しかし全篇を貫いて読み取れるのは、この根深い対立は決して白人が加害者、黒人が被害者という単純な構図ではないということである。

クライマックスに差し掛かろうとする場面でKKKの集会と黒人の集会が交互に映される。

KKKは明らかに作り物と分かる昔の映画で白人が黒人を懲らしめる場面を見て喝采を送る。一方で黒人の集会では老人が過去の不幸な事実を語る。彼が語るのはおそらく事実なのだろう。あまりの悲惨さに聴衆が顔をしかめる。

しかし皮肉なことに両方の集会が行き着く先は同じなのである。KKKが「ホワイトパワー!」と叫べば、黒人たちは「ブラックパワー!」と声を上げる。

これは決して誇張ではない。この映画には、先鋭化した人と比較的穏当な人が黒人白人とも一定の割合で配置されている。おそらくこれは現実の世界に近い。つまり世間には少なからず過激な思想を抱いている人がいて、暴発の危険をはらんでいるということなのである。

主人公・ロンのキャラクターもあって全体的に明るいトーンで描かれているが、この映画が突き付けているのは出口の見えない絶望的な断絶である。不当な歴史があったかどうかではなく、いま存在する憎悪が出発点となり新たな憎悪を生み出しているのだ。

これを見れば「グリーンブック」の世界が大甘に思えるのも仕方がないし、リー監督が怒ることにも理解はできる。ただぼくはおとぎ話としての「グリーンブック」は決して否定はしない。

また本作は素晴らしいと思うが、リー監督の思想にも同意はしない。彼はアカデミー脚色賞のスピーチの最後に「次の選挙では正しいことをしよう」と言った。当然"Do the right thing"に掛けての言葉なのだが、今回の映画を見るかぎり「正しいこと」が何かという問いに対する解答はない。

そもそも選挙で「正しくない」選択を敢えてする人などいない。それぞれがそのときに正しいと思った選択肢に投票し、数が多かった者が勝利するのが選挙というものなのである。

民主主義であれば多数決で方向性が決まり、独裁国家であればある指導者の判断ですべてが動く。自由主義の社会でマイノリティが発言する力を持った結果として、意見が対立したときの先鋭化が激しくなったのだから皮肉と言うほかない。

もっと社会が成熟すれば、その力を協調や融和へ持っていこうという機運が高まるのかもしれないが、どの国を見てもそんな余裕はなさそうである。

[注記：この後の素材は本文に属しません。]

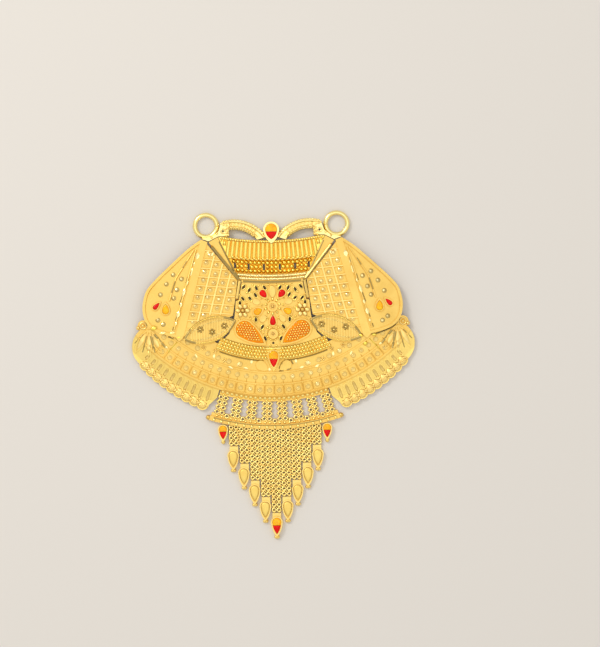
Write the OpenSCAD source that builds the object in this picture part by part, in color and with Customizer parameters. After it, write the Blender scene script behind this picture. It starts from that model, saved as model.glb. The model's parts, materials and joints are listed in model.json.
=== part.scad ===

ロンが仲良くなった社会活動家のパトリスは、彼が真っ当な思想を持った警察官だと分かっても警察組織を"pig"と敵視し一緒にはなれないと言う。そんな二人が会話する部屋のドアをノックする音が響く。

とっさに銃を構える二人。鍵穴の向こうの光景は、映画が綴ってきた物語以上に深刻な現実社会そのものであった。エンタメ作品の形をとりながら社会問題を正面から投げかける。それも偏りを極力排するバランスが秀でているから脚色賞というのは至極納得である。